The report included a number of other actions the LIRR is taking to prevent a recurrence of what Williams called a "catastrophic shutdown." That includes more police involvement, especially to prevent incidents of passengers "self-evacuating" from stranded trains.

The LIRR also is looking to tap into a "secondary indication" system that would provide engineers with some of the information they need to move trains even when the system is offline.

To address concerns of crowding and confusion during service disruption, the LIRR is publishing brochures with detailed information on alternative transportation options, including by bus, and may add audio speakers for Jamaica's street level.

The railroad said it will consult with Metro-North Railroad and NYC Transit for ideas on how to protect the system from lightning and electrical surges.

MTA inspector general Barry Kluger, who has launched an investigation into the LIRR's response, called the agency's internal report "a candid appraisal." But, Kluger said, he still has questions, including why it took another major disruption for the LIRR to implement many fixes it now is considering.

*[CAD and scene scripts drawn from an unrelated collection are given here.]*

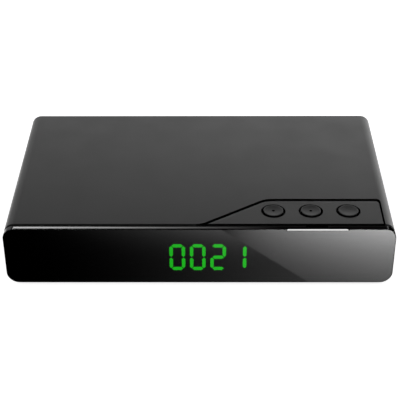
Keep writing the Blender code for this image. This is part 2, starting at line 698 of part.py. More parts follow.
def make_screw(name, at, axis, seat, reach):
    """A cross-head screw whose head stands away from the seat and whose shank reaches the other way."""
    way = math.copysign(1, seat - reach)
    head_top = seat + way * SCREW_HEAD_HEIGHT
    profile = [(0, reach), (SCREW_SHANK_RADIUS, reach), (SCREW_SHANK_RADIUS, seat)]
    profile += [(SCREW_HEAD_RADIUS, seat), (SCREW_HEAD_RADIUS, head_top), (0, head_top)]
    screw = turned(name, profile, at, axis, SMALL_SIDES, "screw_steel")
    half = SCREW_DRIVE_LINE / 2
    arm = SCREW_HEAD_RADIUS - SCREW_DRIVE_LINE
    cross = [(-half, -arm), (half, -arm), (half, -half), (arm, -half), (arm, half), (half, half)]
    cross += [(half, arm), (-half, arm), (-half, half), (-arm, half), (-arm, -half), (-half, -half)]
    spot = {"Z": (at[0], at[1]), "Y": (at[0], at[2])}[axis]
    outline = [(spot[0] + u, spot[1] + v) for u, v in cross]
    ends = (head_top - way * SCREW_DRIVE_DEPTH, head_top + way * OVERRUN)
    cut(screw, prism(f"{name}_drive", outline, *ends, axis))


def make_screws():
    case_seat = CASE_BOTTOM_Z + SCREW_SEAT_DEPTH - SLIP_GAP
    for i, (x, y) in enumerate(boss_places()):
        make_screw(f"case_screw_{i + 1}", (x, y, 0), "Z", case_seat, case_screw_top())
    for i, (x, y) in enumerate(board_post_places()):
        make_screw(f"board_screw_{i + 1}", (x, y, 0), "Z", BOARD_TOP_Z + SLIP_GAP, board_screw_low())
    seat = DISPLAY_BOARD_BACK_Y + SLIP_GAP
    for i, (x, z) in enumerate(display_post_places()):
        make_screw(f"display_screw_{i + 1}", (x, 0, z), "Y", seat, seat - BOARD_SCREW_LENGTH)


def light_outline(grow):
    """The mitred bar seen from above, grown by a clearance; it narrows towards the back."""
    slope = LIGHT_MITRE / LIGHT_DEPTH
    low = -OVERRUN if grow else 0
    high = LIGHT_DEPTH + grow
    front, back = (LIGHT_WIDTH / 2 + grow * (1 + slope) - slope * y for y in (low, high))
    x = LIGHT_CENTRE_X
    return [(x - front, low), (x + front, low), (x + back, high), (x - back, high)]


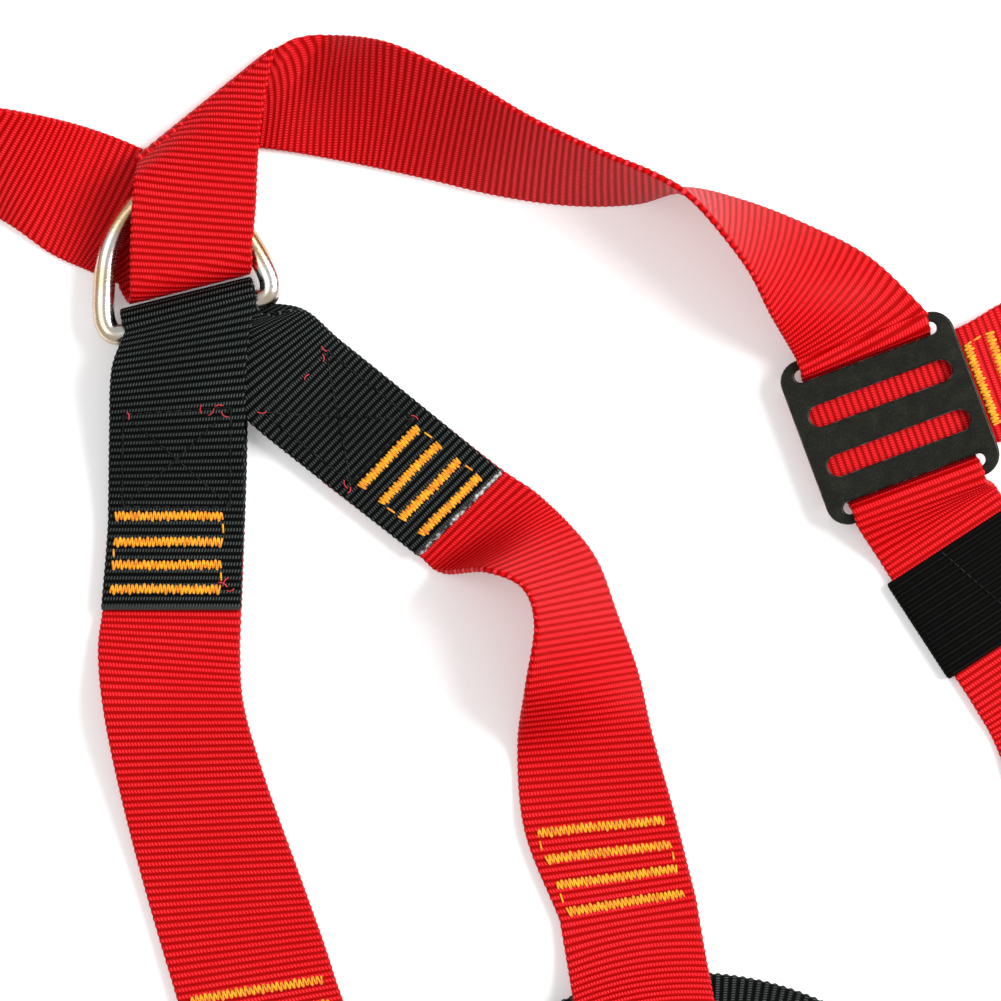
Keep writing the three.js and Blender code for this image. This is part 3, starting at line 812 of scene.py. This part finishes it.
def eye_surface(leg, angle):
    """Over the leg loop, around its inner edge and back under it. The webbing takes on the loop's
    curve as it reaches it: a point u to the side drops back by u squared over twice the radius."""
    off = LEG["thick"] / 2 + 0.9 + THICK / 2
    far = WIDTH + off
    path = [
        (EYE_START, BEHIND), (113, BEHIND + 1), on_cone(1, off),
        on_cone(WIDTH / 2, off), on_cone(WIDTH - 1, off), on_cone(far - 1, off * 0.5),
        on_cone(far - 1, -off * 0.5), on_cone(WIDTH - 1, -off), on_cone(WIDTH / 2, -off),
        on_cone(7, -off), on_cone(1, -off * 0.9), (100.5, 1.9), (107, FLOOR_Z), (EYE_START, FLOOR_Z),
    ]
    line = np.array([(r, 0, z) for r, z in path])
    out, side = turned(angle)
    centre = point(leg["x"], leg["y"])

    def surface(across, along):
        p = through(line, along)
        r, z = p[:, 0][:, None], p[:, 2][:, None]
        u = across[None] * WIDTH / 2
        bend = smooth(EYE_START - r, 0, 12)
        reach = r - bend * u**2 / (2 * r)
        level = np.broadcast_to(z, reach.shape)[..., None] * UP
        return centre + reach[..., None] * out + (u + 0 * r)[..., None] * side + level

    return surface


def at_eye(leg, angle):
    """The station where a strap meets its sewn eye, heading in to the leg loop's centre."""
    x, y, z = point(leg["x"], leg["y"], BEHIND) + turned(angle)[0] * EYE_START
    return square(x, y, angle + 180, z)


def with_eye(run, leg, angle):
    """The band of a strap that ends in a sewn eye, and the distance along it where the eye begins."""
    body = strip([*run, at_eye(leg, angle)])
    return lay_out([body, eye_surface(leg, angle)]), lay_out([body])["s"][-1]


def lower_straps():
    """From between a wear loop's layers down to the sewn eye on a leg loop."""
    low = BEHIND
    runs = {
        "left": [
            edges(-25.8, -76, 17.4, -76, low),
            edges(-27.5, -100, 16.6, -100, low),
            edges(-29, -115, 16.3, -118, low + 2),
            edges(-27, -134, 18, -134, low + 6),
            edges(-22, -160, 25, -158, low + 3),
            edges(-14, -192, 36, -189, low),
            edges(-4, -226, 46, -218, low),
            edges(7, -262, 55, -252, low),
        ],
        "right": [
            edges(42, -61, 69, -33, low),
            edges(71, -83, 98, -56, low),
            edges(80, -90, 111, -65, low + 1),
            edges(94, -89, 122, -76, low + 2, 1),
            edges(106, -94, 130, -87, low + 1, 1),
            edges(110, -106, 136, -103, low, 1),
            edges(107, -126, 143, -122, low, 1),
            edges(104.6, -146, 148, -143, low + 1),
            edges(107, -173, 155, -168, low),
        ],
    }
    rows = {"left": (72, 63.5, 55, 46.5), "right": (28, 19.5, 11, 2.5)}
    for side, run in runs.items():
        band, eye = with_eye(flipped(run), LEGS[side], LEGS[side]["lower"])
        piece = webbing(f"red_lower_strap_{side}", band, RED_WEBBING, seal=(True, True))
        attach(red(piece, f"lower_strap_{side}", f"lower_eye_{side}"), "webbing")
        lines = [eye - d for d in rows[side]]
        sewn(bar_tack(f"lower_tack_{side}", band, lines, 18.5, ORANGE_THREAD), "webbing")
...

Some of the LIRR's new initiatives are included in its just-released "pledge to riders," which Williams said will be posted in trains and at stations. It was developed in response to Sen. Charles Schumer's call for a "commuter bill of rights" for LIRR riders during outages.

Schumer (D-N.Y.) told reporters in Jericho Monday the pledge lacked a necessary system of enforcing the LIRR's promises. He suggested such a component could include refunds and fines "when the railroad's pledge has not been met."

With John Hildebrand


LIRR Sept. 29-30 timeline




4:37 p.m.


Lightning strikes Jay signal hut at Jamaica station

All service suspended between city terminals and Jamaica.

All westbound trains ordered held at Jamaica for eastbound use.

Status of trains between city/Jamaica, 5 p.m.: 8 stranded, 7 standing, 5 reversed to stations.

First customer e-mail alert of temporary suspension.


5-6 p.m.


Troubleshooting in Jay signal hut begins.

LIRR workers manually set switches at Jamaica.

Riders advised to take E train to Jamaica.

Status of trains at Jamaica, 6 p.m.: 3 stranded, 2 standing, 1 goes east through Jamaica, 5 begin at Jamaica and go east, 5 go west to Jamaica.

Full-scale customer alerts warn of significant delays.


6-7 p.m.


Troubleshooting in Jay signal hut continues.

LIRR workers complete manual setting of switches, allowing limited service from city to Jamaica.

Status of trains at Jamaica, 7 p.m.: 0 stranded or standing, 3 go east through Jamaica, 2 go west through Jamaica, 8 begin at Jamaica and go east

Customer alerts continue, riders advised of limited service from city to Jamaica.


7-8 p.m.


Troubleshooting in Jay signal hut continues.

Buses set up to provide service from Huntington and Ronkonkoma to points east.

Status of trains at Jamaica, 8 p.m.: 0 stranded or standing, 7 begin in Jamaica and go east.

Customer alerts continue.


8-9 p.m.


Signal system in Hall signal hut fails.

Service east of Jamaica halted; service between city/Jamaica suspended.

Status of trains at Jamaica, 9 p.m.: 17 stranded, 9 standing, 1 reversed to Atlantic Terminal, 1 begins at Jamaica and goes east.

First train "self-evacuation" reported.

Customers again alerted of service suspension; later, in the hour, customer advised to seek other transportation.


9-10 p.m.


LIRR workers manually set switches, allowing limited service between city/Jamaica.

MTA Bus and emergency personnel begin reporting to Jamaica.

Status of trains at Jamaica, 10 p.m.: 12 stranded, 8 standing, 7 reversed to other stations, 1 begins at Jamaica and goes east.

Customers advised service remains suspended and they should seek other transportation.


10 p.m.-12 a.m.


Jamaica Control Center regains control of Hall Interlocking, 10 p.m.

Manually set switch controls are removed.

Hall signal hut control restored, 10:43 p.m.

Limited service through Jamaica resumes, 11:30 p.m.

Status of trains, 12 a.m.: 0 stranded or standing, 7 reverse to stations, 10 go east through Jamaica, 3 go west through Jamaica, 2 begin at Jamaica and go east.

Customers advised of restoration of limited eastbound service.


12 a.m.-3:30 a.m.


Repairs continue in Jay signal hut.

Jamaica Control Center regains control of Jay Interlocking, 3:20 a.m.

Normal service resumes, 3:30 a.m.


4:48 a.m.


Customers notified that LIRR expects near-normal Friday morning rush.